La diffusion d’une interview de 2 heures 40 minutes, dans laquelle neuf anciens mercenaires de Wagner critiquent violemment les Forces Armées Maliennes (FAMa), relance le débat sur la présence russe au Mali. Arrivés en fin 2021, les mercenaires de Wagner ont officiellement quitté le pays en juin 2025, remplacés par l’Africa Corps. Les exactions commises par Wagner et les tensions avec les forces maliennes soulèvent des questions sur la nature réelle de ce partenariat.
Un échec militaire cuisant : à qui la faute ?
Wagner a été sollicité par les autorités maliennes fin 2021, alors que les forces françaises quittaient le pays. Officiellement déployé en janvier 2022, le groupe a quitté le Mali en juin 2025, remplacé par l’Africa Corps, une force paramilitaire contrôlée par le Kremlin et composée à 70-80% d’anciens membres de Wagner.
Depuis leur arrivée, le partenariat russo-malien fait face à des difficultés constantes avec la progression des groupes armés terroristes. La bataille de Tinzaouatène en juillet 2024 en est le parfait exemple avec un bilan très lourd. Ces combats ont coûté la vie à une cinquantaine de soldats maliens et à plus de 80 mercenaires russes, sans compter les blessés et les pertes matérielles. Cette défaite a porté un coup dur à la réputation de Wagner sur le continent africain.
manque de professionnalisme
Après la débâcle de Tinzaouatène, les mercenaires ont reproché aux forces maliennes de ne pas fournir le carburant nécessaire pour rapatrier leurs corps, accusant Bamako de «manque de professionnalisme» et d’un manque de discrétion problématique, les soldats maliens publiant même leurs positions sur les réseaux sociaux.
Ces reproches ont nourri une discorde croissante entre les deux camps, visible lors de la récupération des corps des combattants tombés.
Quand les actes et les paroles s’accordent
Si la bataille de Tinzaouatène semble avoir été un tournant dans les relations entre les forces russes et maliennes, le comportement de la SMP n’a fait qu’alimenter ce ressentiment.
Les exactions attribuées à Wagner se sont intensifiées : selon l’ONG Acled, 866 civils ont été tués en 2024 par Wagner et l’armée malienne, lors de 215 «incidents», contre 78 décès de civils lors de 39 «incidents» en 2021, avant leur arrivée. Le cas le plus emblématique est celui de Moura, en 2022, où plus de 500 personnes ont été tuées par l’armée malienne et Wagner.

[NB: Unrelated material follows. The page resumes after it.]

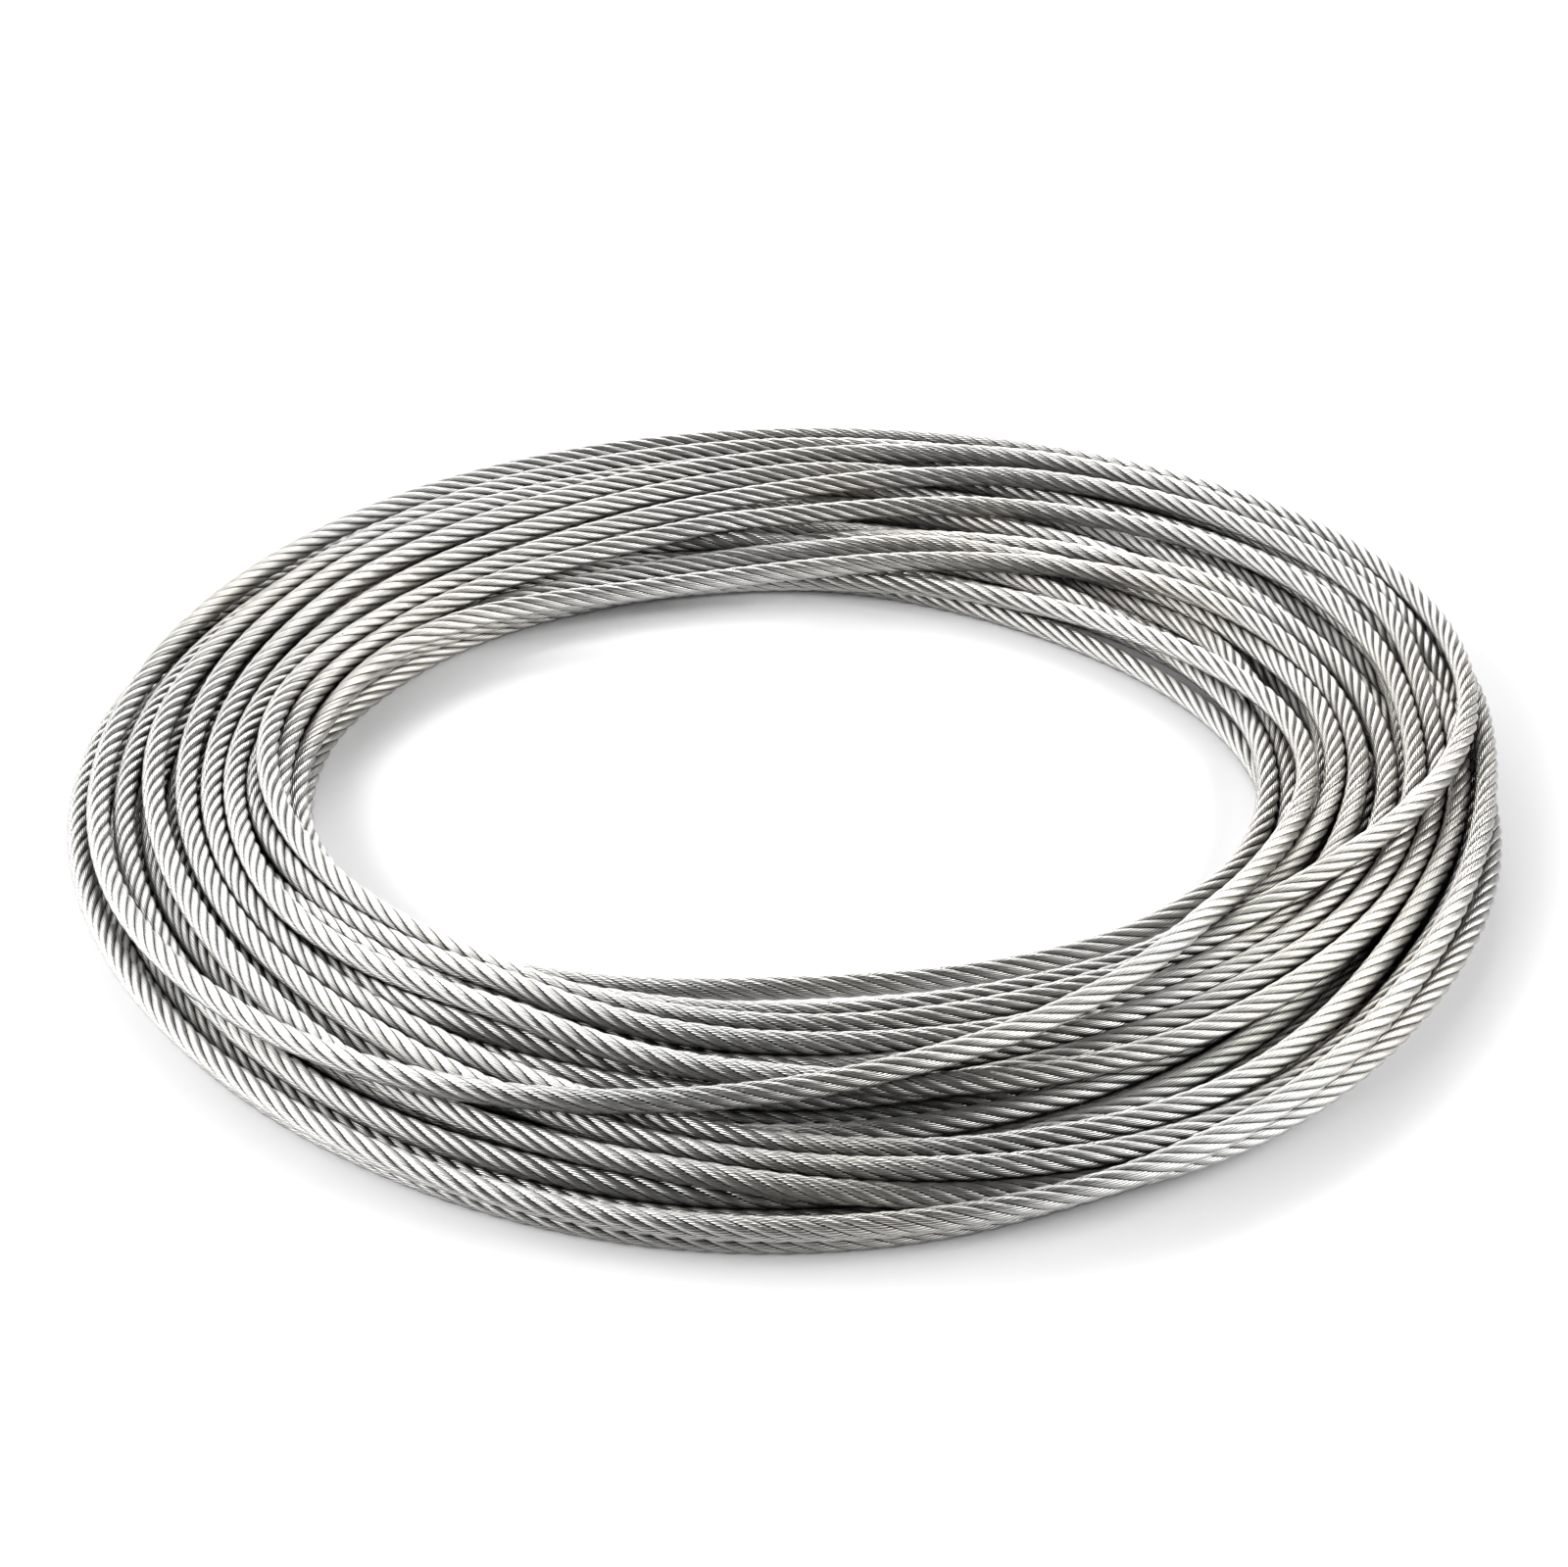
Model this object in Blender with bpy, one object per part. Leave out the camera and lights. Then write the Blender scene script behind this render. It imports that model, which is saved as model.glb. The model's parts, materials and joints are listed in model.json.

La question du matériel est également devenu un sujet sensible entre les deux «partenaires». Le détournement d’armes maliennes par les mercenaires a été documenté par l’ONG GI-TOC (Global Initiative against Transnational Organized Crime) : les combattants de Wagner se sont appropriés des mitrailleuses, véhicules blindés et drones initialement destinés aux forces armées maliennes. Ce vol d’équipement a été facilité par le paiement mensuel de 10 millions de dollars fourni par Bamako, mais les mercenaires ont aussi «saisi les armes lors des affrontements» et «volé dans les stocks officiels».
Les soldats maliens y sont qualifiés de «peureux»
Cette relation déjà oppressante est aggravée par l’image que les Russes ont de leurs partenaires et qu’ils n’hésitent pas à partager. Les témoignages vidéo des anciens mercenaires, diffusés dans l’interview de 2 heures 40, sont truffés d’insultes envers les forces maliennes. Les soldats maliens y sont qualifiés de «peureux», «incompétents» et «voleurs», tandis qu’ils se plaignent aussi de leur «manque de professionnalisme». Ces propos révèlent une image négative, profondément ancrée chez les mercenaires russes, considérant les forces maliennes comme incapables de mener la guerre.
Le rapport de The Sentry démontre également les différences de traitements entre les Russes et les Maliens. Les mercenaires reçoivent des salaires nettement plus élevés, sont prioritaires pour les évacuations médicales et la livraison de matériel, ce qui conduit les soldats maliens à se sentir frustrés et marginalisés.
Ces inégalités renforcent les tensions et confirment que le partenariat n’a jamais été égalitaire. Il repose sur une milice russe profitant des ressources et de la main-d’œuvre locale sans réelle coopération stratégique.